Moreover, when the court
denied Sherwin-William’s motion for summary judgment, the court was aware that
there was a discovery dispute preventing Plaintiffs from submitting a complete
evidentiary record in opposition to Defendant’s motion. In fact, by the time
the court denied Defendant’s motion on April 17, the court had already granted
Plaintiffs’ motion to compel Defendant’s responses to certain outstanding
discovery regarding the alleged asbestos and talc content of Sherwin-Williams
paint. (See April 10, 2025 minute order at pp. 20-21 [“The court finds that
there is good cause to order Defendant’s compliance with Plaintiffs’ request
for production of documents and interrogatory as limited by this order.
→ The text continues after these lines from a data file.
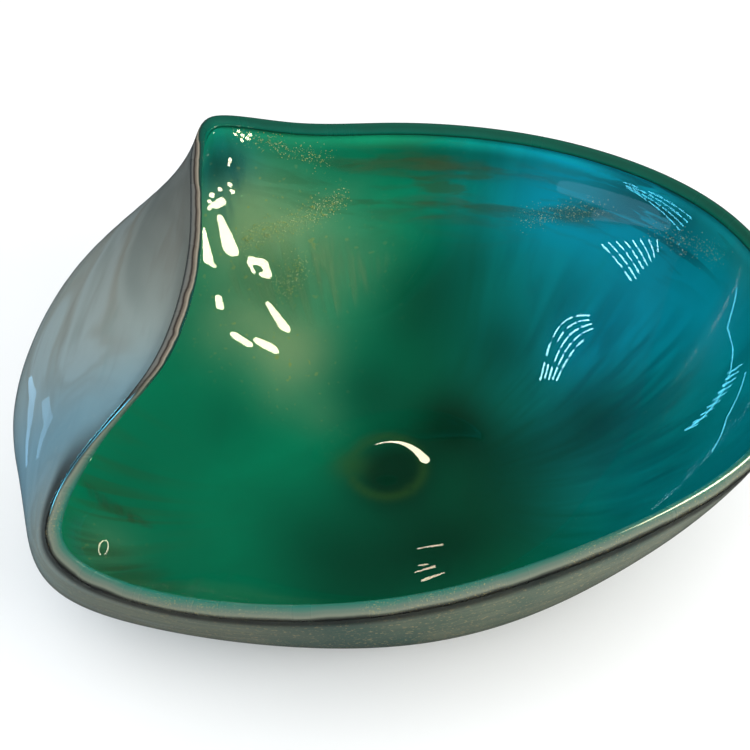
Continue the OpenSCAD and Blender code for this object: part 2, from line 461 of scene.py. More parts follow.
def emerald_material():
    """The colour inside the bowl: emerald that turns teal to the right, with a pale bloom that is
    partly painted light, and painted light and painted shade laid over it.
    """
    shader = Shader("emerald")
    flow = shader.field("flow", vector=True)
    place = shader.place()
    rising = shader.noise(shader.stretch(flow, (7, 7, 1.5)), 2, detail=4, rough=0.5, warp=0.5)
    around = shader.noise(shader.stretch(flow, (2.2, 2.2, 15)), 2, detail=4, rough=0.55, warp=0.5)
    cloud = shader.noise(place, 16, detail=4, warp=0.6)
    grain = shader.noise(place, 420, detail=1)
    green = shader.ramp(cloud, [
        (0.30, srgb(0, 156, 116)), (0.5, srgb(0, 167, 125)), (0.70, srgb(0, 178, 134)),
    ])
    teal = shader.ramp(rising, [
        (0.30, srgb(0, 158, 168)), (0.52, srgb(0, 176, 188)), (0.74, srgb(0, 196, 210)),
    ])
    colour = shader.mix(shader.field("teal"), green, teal)
    # painted light: bright blue glow of window light on the upper right of the wall
    colour = shader.mix(shader.field("blue_window_light"), colour, srgb(0, 214, 255))
    waves = shader.math("MULTIPLY", shader.field("waves"), shader.grade(around, 0.50, 0.57))
    colour = shader.mix(waves, colour, srgb(0, 84, 96))
    colour = shader.mix(shader.grade(rising, 0.58, 0.74, 0, 0.12), colour, srgb(0, 140, 112))
    soften = shader.grade(cloud, 0.25, 0.7, 0.75, 1.1)
    # pale bloom of the glass, partly painted warm light
    pale = shader.math("MULTIPLY", shader.field("pale"), soften)
    colour = shader.mix(pale, colour, srgb(196, 214, 162))
    # painted shade: darker green over the far wall, the floor and under the far rim
    colour = shader.mix(shader.field("deep"), colour, srgb(0, 60, 36))
    olive = shader.math("MULTIPLY", shader.field("olive"), shader.grade(rising, 0.42, 0.6))
    colour = shader.mix(olive, colour, srgb(70, 128, 76))
    amber = shader.math("MULTIPLY", shader.field("amber"), shader.grade(around, 0.46, 0.62))
    colour = shader.mix(amber, colour, srgb(70, 100, 56))
    colour = shader.mix(shader.field("ring"), colour, srgb(90, 130, 60))
    # painted light: light turquoise band, as light seen through the thin near rim
    colour = shader.mix(shader.field("band"), colour, srgb(84, 194, 172))
    # painted light: the top of the far wall, just under the rim, made brighter
    colour = shader.mix(shader.field("lift"), colour, colour, how="ADD")
    dust = shader.math("MULTIPLY", shader.grade(grain, 0.66, 0.76), shader.field("pale"))
    colour = shader.mix(dust, colour, srgb(206, 206, 120))
    shader.set(Base_Color=colour, Roughness=shader.grade(cloud, 0.3, 0.7, 0.38, 0.55),
               Specular_IOR_Level=0.25)
    shader.bump(rising, 0.0003, 0.3)
    return shader.material


def bead_material():
    """The wrap at the rim: green inside and darker outside, with a pale line near the top that is
    partly pearl and partly painted highlight, and painted shade down the outside.
    """
    shader = Shader("lip_bead")
    across = shader.field("across")
    flow = shader.field("flow", vector=True)
    place = shader.place()
    wander = shader.noise(shader.stretch(flow, (4, 4, 2)), 2, detail=3)
    shifted = shader.math("ADD", across, shader.grade(wander, 0.3, 0.7, -0.04, 0.04))
    # near rim: the light turquoise inside is painted light through the rim, the pale band near the top
    # is partly pearl and partly painted highlight, and the near-black under the outside is painted
    # shade
    near = shader.ramp(shifted, [
        (0.02, srgb(34, 132, 112)), (0.28, srgb(40, 118, 102)), (0.46, srgb(66, 114, 98)),
        (0.60, srgb(96, 116, 102)), (0.74, srgb(118, 126, 110)), (0.84, srgb(70, 76, 66)),
        (0.93, srgb(12, 18, 16)), (0.99, srgb(10, 16, 14)),
    ])
    # far rim: the darkening over the top and outside is painted shade
    far = shader.ramp(shifted, [
        (0.02, srgb(4, 100, 80)), (0.30, srgb(6, 80, 62)), (0.46, srgb(18, 84, 66)),
        (0.56, srgb(6, 48, 36)), (0.76, srgb(10, 36, 28)), (0.98, srgb(14, 22, 18)),
    ])
    # fold: the pale line near the top is a painted highlight and the dark line below it is painted
    # shade
    folded = shader.ramp(shifted, [
        (0.02, srgb(0, 104, 80)), (0.40, srgb(4, 84, 68)), (0.56, srgb(12, 74, 62)),
        (0.63, srgb(30, 54, 46)), (0.70, srgb(146, 138, 122)), (0.78, srgb(108, 100, 88)),
        (0.85, srgb(48, 42, 38)), (0.92, srgb(104, 104, 98)), (0.99, srgb(100, 102, 98)),
    ])
    colour = shader.mix(shader.field("folded"), far, folded)
    colour = shader.mix(shader.field("near_rim"), colour, near)
    dust = shader.grade(shader.noise(place, 2600, detail=1), 0.60, 0.72, 0, 0.45)
    where = shader.grade(shader.noise(place, 40, detail=2), 0.42, 0.6)
    gold = shader.math("MULTIPLY", shader.math("MULTIPLY", dust, where), shader.field("near_rim"))
    colour = shader.mix(gold, colour, srgb(214, 196, 132))
    shader.set(
        Base_Color=colour,
        Metallic=shader.math("MULTIPLY", gold, 0.5),
        Roughness=shader.grade(wander, 0.3, 0.7, 0.24, 0.34),
        Coat_Weight=1.0,
        Coat_Roughness=0.03,
        Coat_IOR=1.5,
    )
    shader.bump(shader.noise(place, 24, detail=1), 0.0002, 0.5)
    return shader.material


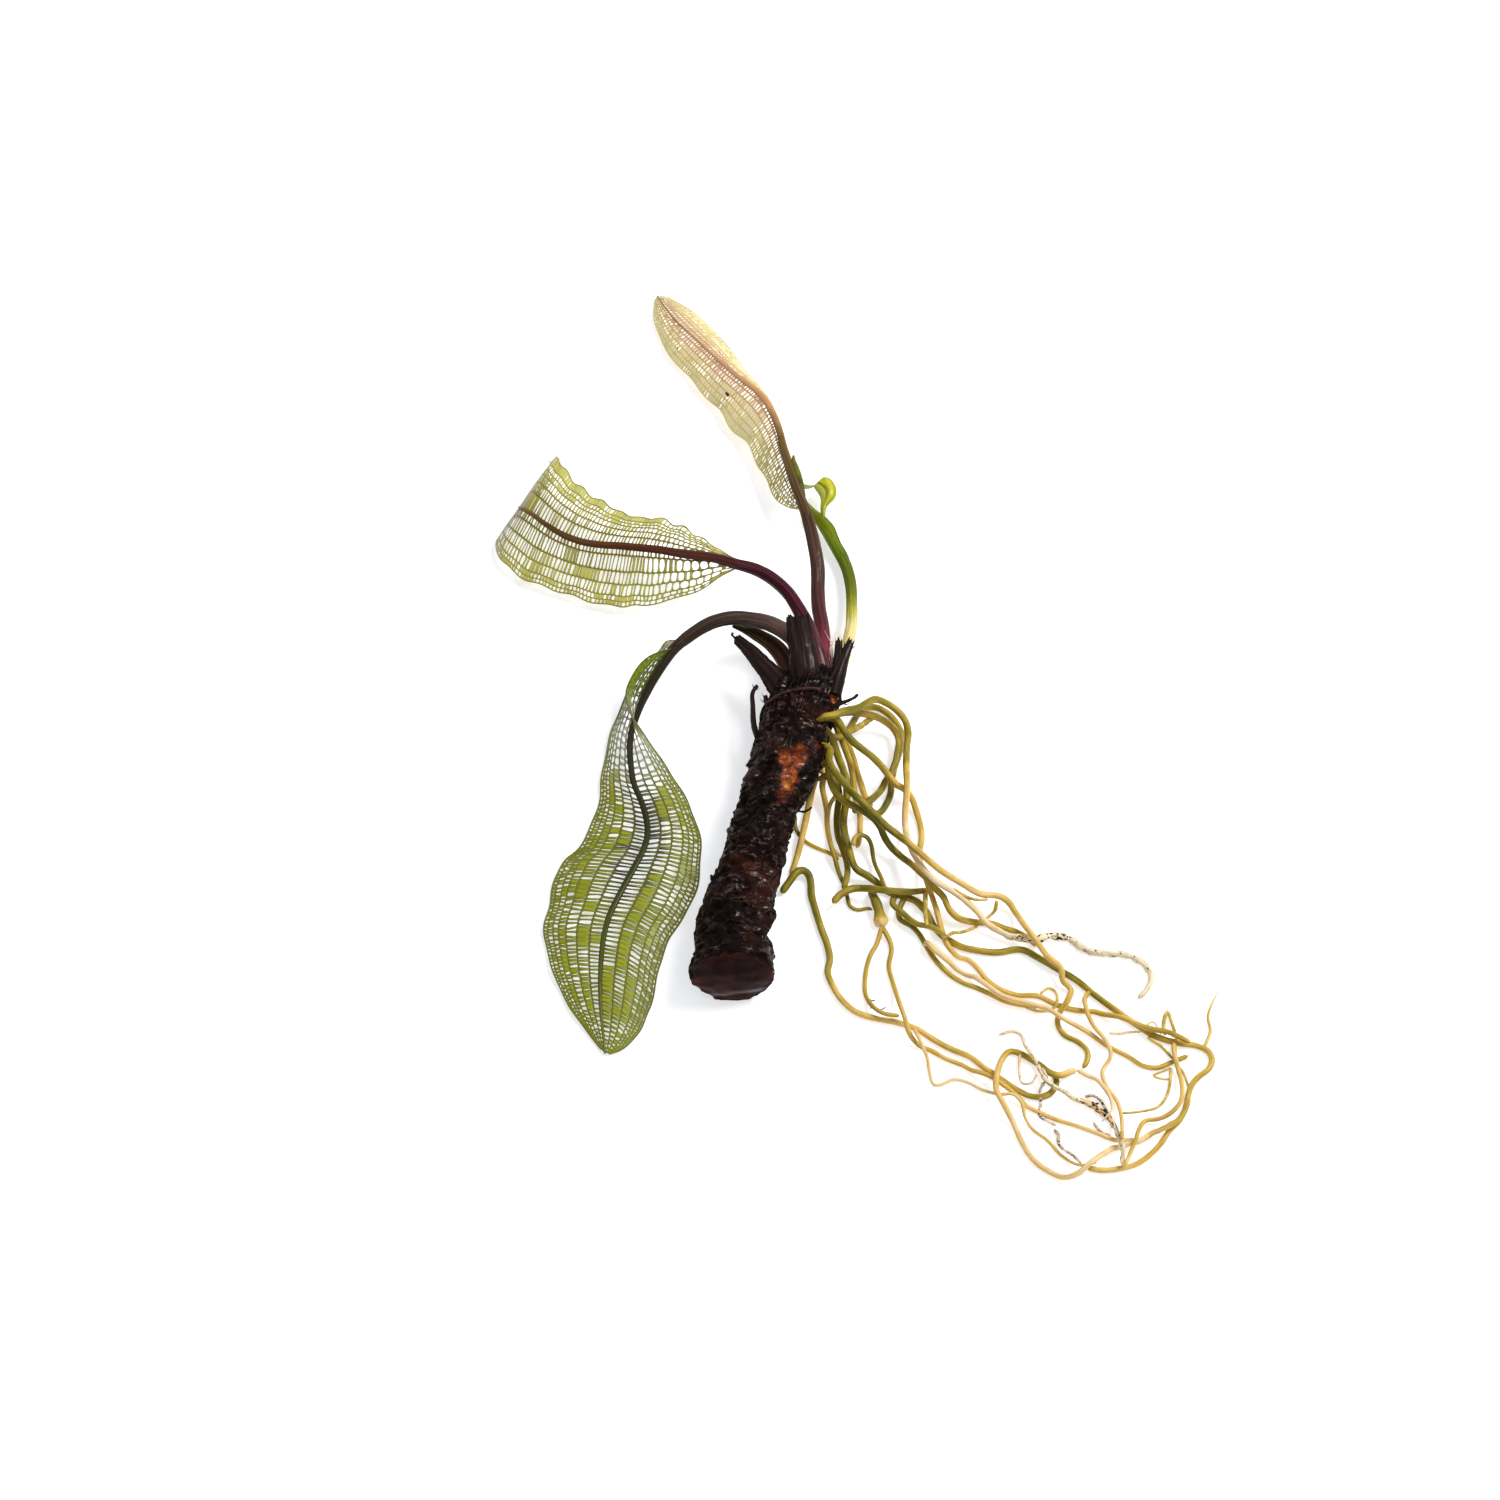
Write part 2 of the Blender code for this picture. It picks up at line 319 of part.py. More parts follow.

Plaintiffs special interrogatory no. 9 asks: “Identify by brand name, trade
name, type, or any other identifying information all the paint you manufactured
or sold during the 1970s that contained Vanderbilt talc.” As to the
interrogatory, Defendant shall provide a code-compliant verified response without
objection to the interrogatory for the period 1972 to 1978 involving its
architectural paints sold in Los Angeles. Plaintiffs’ request for production
no. 53 seeks: “Produce all documents related to the ingredients used in the
paint you manufactured or sold during the 1970s (ie formula cards, etc.)” As to
the document request, Defendant shall produce the formula cards for
architectural paints sold in Southern California during 1972 to 1978 that
contained asbestos or talc with the following information unredacted: the
portions of these formula cards showing trade names, product numbers,
ingredient and/or supplier numbers for the talc or asbestos, the percentage of
asbestos or talc within those products, appropriate use cases, and any other
ingredients Defendant argues would prevent talc or asbestos within the paint
from becoming friable and breathable. Defendant shall also provide a
code-compliant verified response to request no. 53. All other information can
be redacted from the formula cards.”].) As such, the court finds that the
incomplete discovery, partially triggered by Defendant’s failure to respond to
valid interrogatories and requests for production propounded against it,
likewise does not give rise to the inference that Plaintiffs could not
reasonably obtain needed evidence.
The record in this case
does not support Defendant’s contention that application of the rationale or
rule from the Rio Linda case would compel the court to alter its April
17, 2025 ruling on Sherwin-William’s motion for summary judgement. The record
does not provide direct or circumstantial evidence that the deposition
testimony identified in Plaintiffs’ discovery responses is the only reasonable
source for facts connecting Defendant to allegedly asbestos-containing paint
products at issue in this case. As stated, the court finds that the existence
of current corporate representatives and the outstanding discovery dispute
which may produce documentary evidence supports the reasonable inference that
there are many possible sources of information regarding the alleged asbestos
content of Sherwin-Williams products. Defendant failed to present sufficient
evidence that showed that Plaintiffs lacked and could not reasonably obtain
needed evidence through alternative sources. Therefore, unlike the plaintiffs
in Rio Linda, a finding that the particular deposition transcripts
relied upon in Plaintiffs’ discovery responses would not give rise to the
inference that Plaintiffs’ discovery responses were factually devoid. Accordingly,
even considering the law Sherwin-Williams directs the court to in its motion
for reconsideration, the court would not alter its rationale as to Defendant’s
motion for summary judgment.
III.
Conclusion
Sherwin-Williams fails to satisfy its burden
to show that it meets the statutory requirements for reconsideration under Code
of Civil Procedure 1008. Specifically, Defendant fails show to that the decades
old law it now presents constitutes “'new or different…law”
within the meaning of Code of Civil Procedure section 1008 or that it presented
evidence of its reasonable diligence. Even considering the law Sherwin-Williams
presents, Defendant fails to show that this would alter the court’s ruling that
Defendant failed to satisfy its initial burden by showing Plaintiffs’ discovery
responses were factually devoid. Accordingly, Sherwin-Williams’s motion for
reconsideration is denied.
Plaintiffs are ordered to give notice.